During the hearing, which was unusual in the fact that it was held outside the FCC’s Washington D.C. stomping grounds, Chairman Kevin Martin indicated the commission was willing to intervene on behalf of consumers if broadband ISPs are engaging in questionable traffic-management practices. Comcast and other ISPs have been accused of selectively limiting the bandwidth of users suspected of engaging in file-sharing on the assumption those users are tying up network resources while engaging in illegal activity. In 2005, the FCC developed a policy statement supporting so-called network neutrality — the proposition that all internet speech is equal and should not be controlled by those with the most power and money — but the ISP hearings represent the first opportunity the agency has had to demonstrate concrete support for the concept.

In the matter now before the FCC, carriers have asserted they must be allowed to clamp down on super-users of their bandwidth in order to ensure network availability for everyone else.
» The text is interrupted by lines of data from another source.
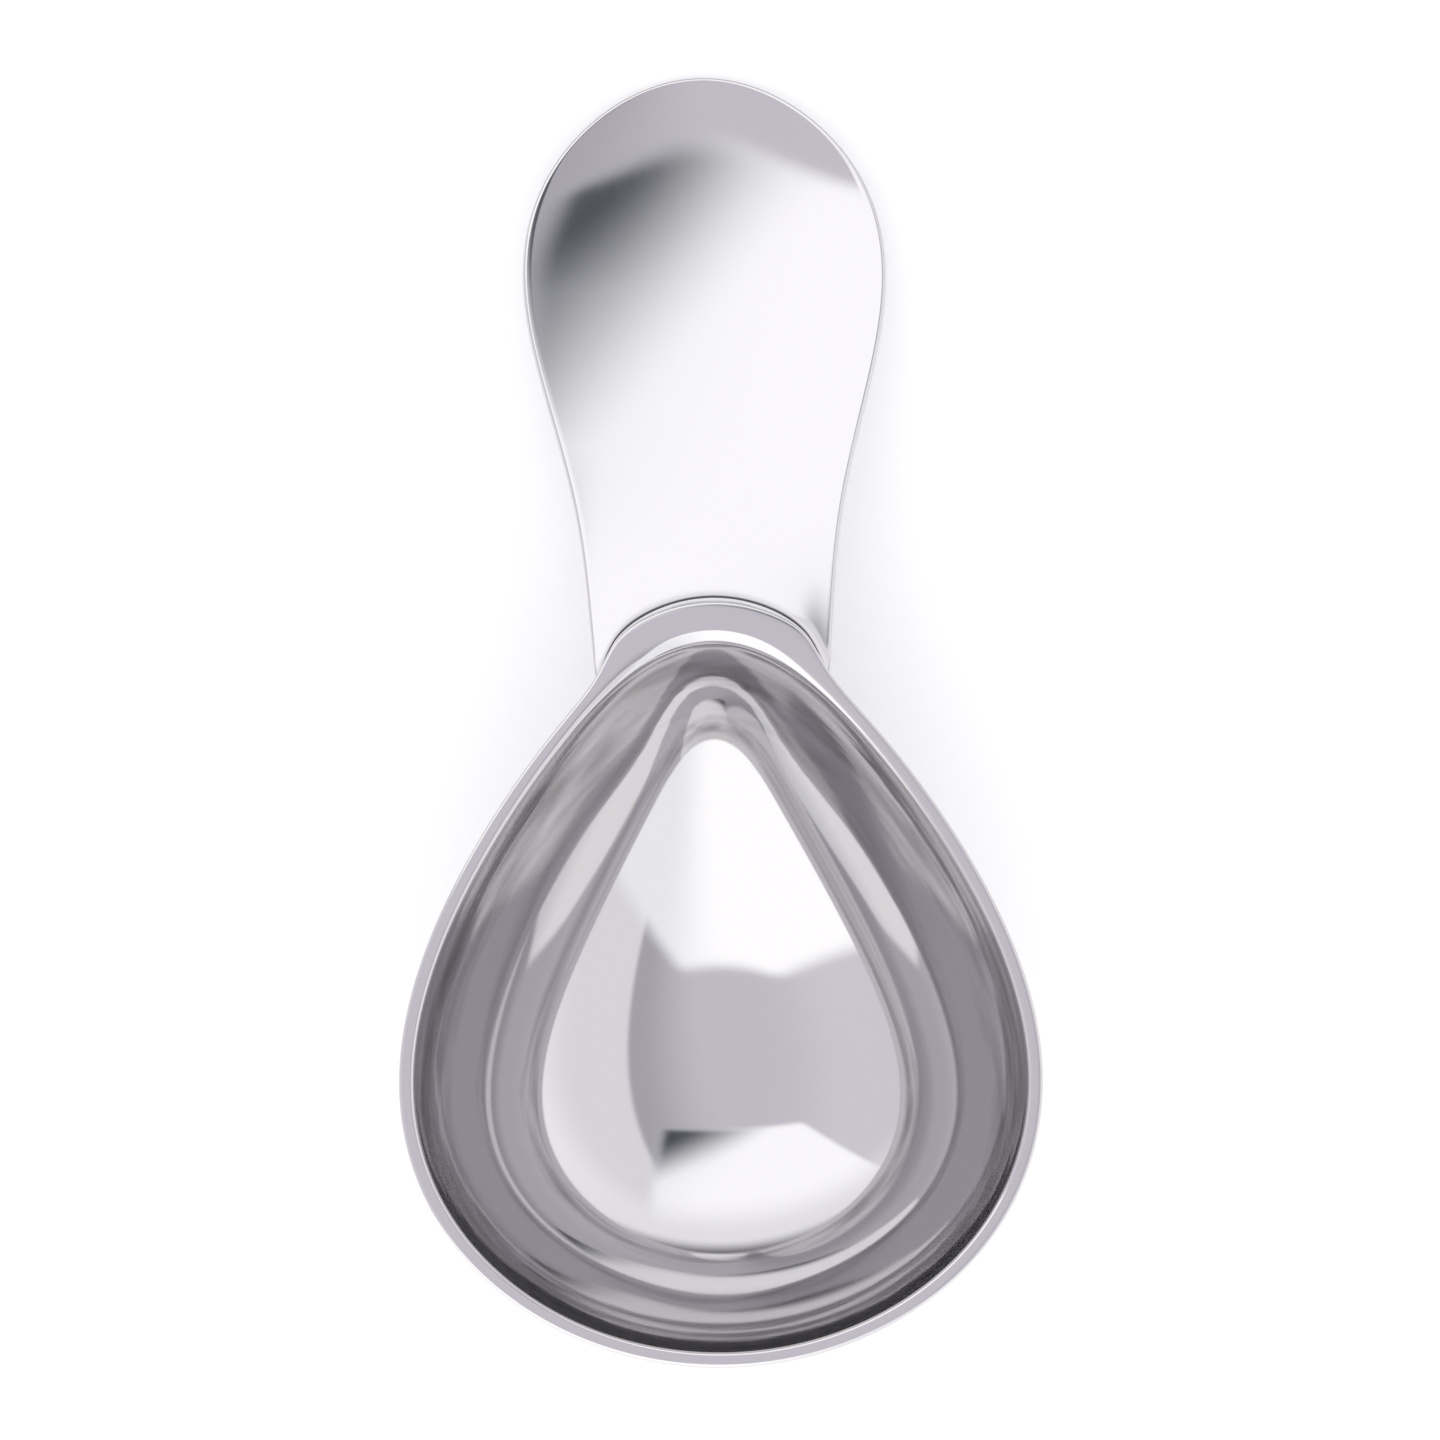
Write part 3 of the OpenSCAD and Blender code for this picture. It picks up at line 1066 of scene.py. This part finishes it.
@dataclass(frozen=True)
class WeldSizes:
    """The weld bead's sizes, in millimetres, shares and counts."""

    width: float = 0.9
    height: float = 1.5
    reach_share: float = 0.7
    hollow_share: float = 0.25
    ripple: float = 0.05
    ripple_end_power: int = 8
    ripples: int = 26
    along: int = 208
    across: int = 10


class WeldBead:
    """The fillet weld under the neck, with the ripples that it froze in."""

    node = "weld_bead"

    def __init__(self, size: WeldSizes, handle: HandleShape, pose: RestPose) -> None:
        """Take what the bead's shape follows.

        Args:
            size: The bead's sizes.
            handle: The handle that it joins to the bowl.
            pose: The pose at rest.
        """
        self.size = size
        self.handle = handle
        self.pose = pose

    def build(self, steel: bpy.types.Material) -> bpy.types.Object:
        """Build the bead between the bowl's wall and the tongue's underside.

        Args:
            steel: The bead's material.

        Returns:
            The finished piece.
        """
        s, bowl = self.size, self.handle.bowl
        b = bowl.size
        share = np.linspace(-1, 1, s.along + 1)
        turn = share * self.handle.neck_turn * s.reach_share
        ceiling = -b.sheet - self.handle.size.sheet
        start = b.sheet * (1 + self.handle.size.tongue_gap_share) + bowl.hollow_radius(turn)
        far = np.stack(bowl.rim(turn, start + s.width, ceiling + 0 * turn), -1)
        corner = np.stack(bowl.rim(turn, start, ceiling + 0 * turn), -1)
        low = self.wall(turn, ceiling - s.height)
        high = self.wall(turn, ceiling)
        high[:, 2] = np.minimum(high[:, 2], ceiling)
        wave = np.cos(share * math.pi * s.ripples) * s.ripple * (1 - share**s.ripple_end_power)
        rings = [high, corner, far]
        for t in np.linspace(0, 1, s.across + 1)[1:-1]:
            sag = s.hollow_share * 4 * t * (1 - t)
            skin = mix(mix(far, low, t), corner, sag)
            out = far - corner
            out /= np.linalg.norm(out, axis=-1, keepdims=True)
            rings.append(skin + out * (wave * math.sin(math.pi * t))[:, None])
        rings.append(low)
        block = np.stack(rings, 1)
        n, m = block.shape[1], block.shape[0]
        mesh = bpy.data.meshes.new("weld_bead")
        faces = [
            (r * n + c, r * n + (c + 1) % n, (r + 1) * n + (c + 1) % n, (r + 1) * n + c)
            for r in range(m - 1)
            for c in range(n)
        ]
        faces += [tuple(range(n)), tuple((m - 1) * n + c for c in reversed(range(n)))]
        mesh.from_pydata(self.pose.place(block.reshape(-1, 3)).tolist(), [], faces)
        mesh.materials.append(steel)
        return add_piece("weld_bead_ripples", mesh)

    def wall(self, turn: np.ndarray, height: float) -> np.ndarray:
        """Points of the bowl's outside wall that lie near a height."""
        bowl = self.handle.bowl
        return np.stack(bowl.outside(bowl.angle_at(-height, turn), turn), -1)


@dataclass(frozen=True)
class DrawLinesAndPaintedStreaks:
    """Draw lines up the inside of the bowl's wall, as bumps, and painted dark reflection streaks in
    the steel's colour along the same lines.

    Attributes:
        lengths: Their length across, along and up the level scoop, in metres.
        detail: How finely they branch.
        depth: Their depth, in metres.
        shade: How much the painted dark reflection streaks darken the steel's colour.
        worn: How strong a line starts to darken the steel's colour as a painted streak, and does so
            fully.
        spans: Heights over the rim, in metres, between which they come in and go out.
        facing: How far up the inside's faces must look, as a cosine, to carry them.
    """

    lengths: tuple[float, float, float] = (0.012, 0.012, 0.0024)
    detail: float = 2.0
    depth: float = 2.5e-5
    shade: float = 0.6
    worn: tuple[float, float] = (0.3, 0.75)
    spans: tuple[tuple[float, float], ...] = ((-0.0125, -0.006), (-0.0012, -0.0026))
    facing: float = 0.06


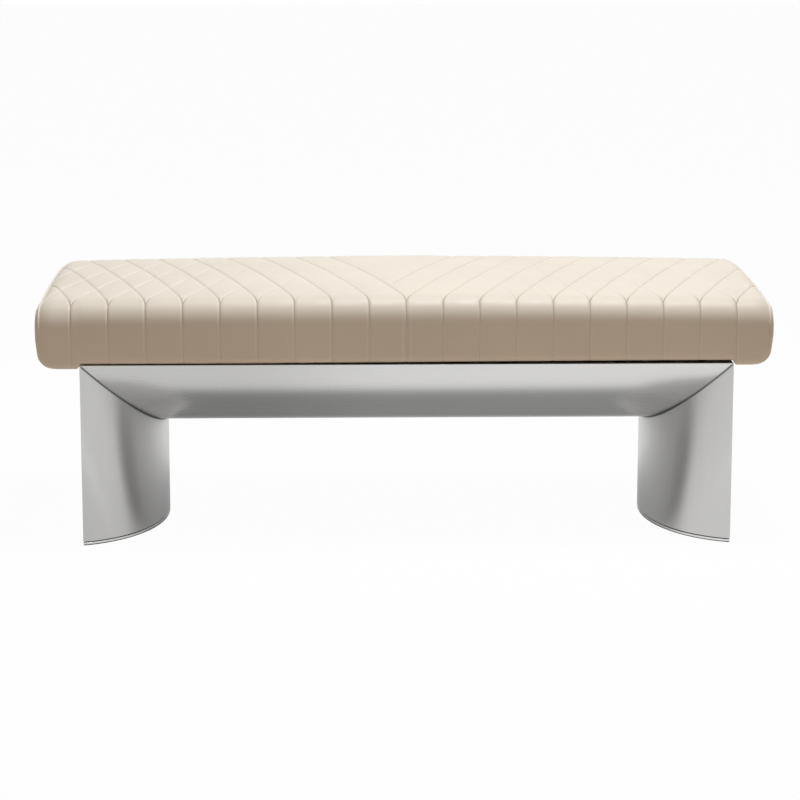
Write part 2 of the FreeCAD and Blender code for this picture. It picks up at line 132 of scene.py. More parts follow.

However, as Rep. Edward J. Markey (D-MA) remarked as he opened the hearing, “While carriers will assert the need to manage networks in their current state of evolution, we need to remember that Internet freedoms are most properly thought of as consumer-centric.”

Some critics have accused Comcast and other ISPs — notably Verizon — of using possibly dodgy network-management efforts to discourage upstarts from competing with communication giants’ video-on-demand and other entertainment offerings.

“These are very significant issues, and we don’t take those allegations lightly,” Martin said during the hearing. “The commission is ready, willing and able to step in and correct any practices that are ongoing today.”

The FCC chief’s comments were hailed as paving the way for legislative action to ensure network neutrality.

“Martin has never had a clearly elucidated position on this, but we’re seeing what Martin thinks now and he has the swing vote on this,” Tim Wu, a professor of law at Columbia University, told the Washington Post after he testified at the hearing. “He thinks that it’s a consumer-rights issue; whether that is a principle for the ages or principle for the case we don’t know, but he certainly sent a message.”